■ **Exercise prompt**
Extract, without alteration, each line from the start of the listing to the line bearing "fold_r = 1.2; // [0.8:0.2:1.6]".
# # #
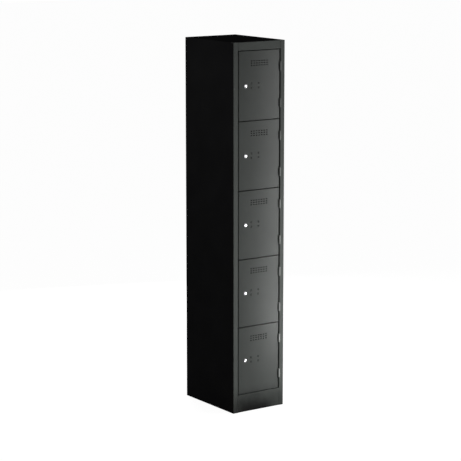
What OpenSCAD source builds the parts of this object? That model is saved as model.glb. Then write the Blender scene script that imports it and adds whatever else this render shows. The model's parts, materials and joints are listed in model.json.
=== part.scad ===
// Five-door steel locker: a folded sheet shell, a welded front frame, and butt-hinged doors,
// each with a cam lock.
// The origin is on the floor under the middle of the shell. +Z is up, the doors face -Y,
// and the hinges are on the +X side. Doors, shelves and locks count from the floor up.

/* [Cabinet] */
// Width over the side sheets
cabinet_w = 300; // [290:5:400]
// Depth from the front of the frame to the back
cabinet_d = 410; // [300:5:500]
// Height from the floor to the top
cabinet_h = 1800; // [1700:10:2000]
// Number of doors, one above the other
door_count = 5; // [2:1:5]
// Thickness of the shell's sheet
shell_t = 0.8; // [0.6:0.1:1]
// Depth of the rims of the shelves and of the base
tray_rim = 20; // [14:1:30]
// Width of the returns folded in at the back of the sides
rear_return_w = 2.8; // [2.8:0.2:3.4]
// Depth of the turned-down sides of the top
top_rim = 16; // [10:1:24]
// Inside radius of every fold
fold_r = 1.2; // [0.8:0.2:1.6]

/* [Front frame] */
// Thickness of the frame's sheet
frame_t = 1.2; // [1:0.1:1.5]
// Face width of the stile on the lock side
lock_stile_w = 27; // [22:1:34]
// Face width of the stile on the hinge side
hinge_stile_w = 26; // [22:1:34]
// Height of the rail over the top door
top_rail_h = 40; // [35:1:60]
// Height of the plinth
plinth_h = 88; // [70:1:120]
// Depth of the plinth's foot on the floor
plinth_foot = 16; // [12:1:24]
// Depth from the front of the frame to the back of its stop lips
stop_depth = 22; // [21:1:26]
// Reach of the stop lip past the lock-side stile
lock_lip_w = 15; // [14:1:18]
// Reach of the stop lip past the hinge-side stile
hinge_lip_w = 12; // [10:1:14]
// Reach of the stop lips of the rail and the plinth
rail_lip_w = 13; // [9:1:16]
// How far the outer folds of the frame run back inside the sides
frame_return = 20; // [14:1:20]

/* [Doors] */
// Thickness of the door sheet
door_t = 1; // [0.8:0.1:1.2]
// Depth of a door's edges
door_depth = 16; // [15:1:17]
// Width of the lip folded in behind a door's edges
door_lip_w = 10; // [8:1:12]
// Height of the gap above and below each door
seam = 3; // [2:0.5:4]
// Width of the gap on the lock side
lock_gap = 3.5; // [3:0.5:5]
// Width of the gap on the hinge side
hinge_gap = 6; // [5.5:0.5:7]
// Vent slots in a row
vent_columns = 7; // [3:1:7]
// Rows of vent slots
vent_rows = 3; // [1:1:4]
// Length of a vent slot
vent_slot_l = 7.5; // [6:0.5:12]
// Height of a vent slot
vent_slot_h = 4.5; // [3:0.5:6]
// Spacing of the vent slots along a row
vent_pitch_x = 15; // [13:1:16]
// Spacing of the rows of vent slots
vent_pitch_z = 10.5; // [8:0.5:12]
// From a door's top edge down to the middle of its vent
vent_drop = 59; // [45:1:70]
// Width between the two pairs of tabs that hold a name card
card_w = 42; // [30:0.5:50]
// Height between the tabs of a pair
card_h = 21; // [15:1:30]
// From a door's lock-side edge to the middle of the card
card_inset = 95; // [85:1:110]
// Length of a card tab
tab_l = 10; // [6:1:12]
// Height of a card tab
tab_h = 3; // [2:0.5:4]
// How far a card tab is pressed out of the door
tab_out = 0.9; // [0.8:0.1:1.2]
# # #
■ **Solution to the problem**
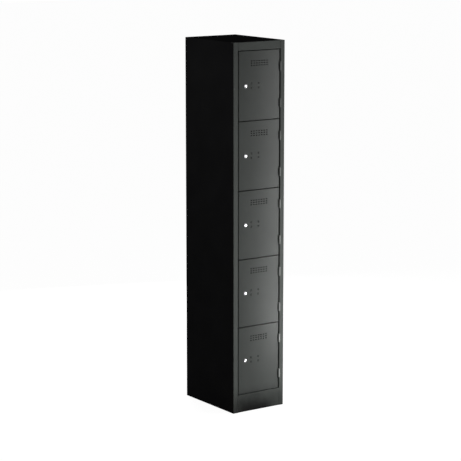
What OpenSCAD source builds the parts of this object? That model is saved as model.glb. Then write the Blender scene script that imports it and adds whatever else this render shows. The model's parts, materials and joints are listed in model.json.
=== part.scad ===
// Five-door steel locker: a folded sheet shell, a welded front frame, and butt-hinged doors,
// each with a cam lock.
// The origin is on the floor under the middle of the shell. +Z is up, the doors face -Y,
// and the hinges are on the +X side. Doors, shelves and locks count from the floor up.

/* [Cabinet] */
// Width over the side sheets
cabinet_w = 300; // [290:5:400]
// Depth from the front of the frame to the back
cabinet_d = 410; // [300:5:500]
// Height from the floor to the top
cabinet_h = 1800; // [1700:10:2000]
// Number of doors, one above the other
door_count = 5; // [2:1:5]
// Thickness of the shell's sheet
shell_t = 0.8; // [0.6:0.1:1]
// Depth of the rims of the shelves and of the base
tray_rim = 20; // [14:1:30]
// Width of the returns folded in at the back of the sides
rear_return_w = 2.8; // [2.8:0.2:3.4]
// Depth of the turned-down sides of the top
top_rim = 16; // [10:1:24]
// Inside radius of every fold
fold_r = 1.2; // [0.8:0.2:1.6]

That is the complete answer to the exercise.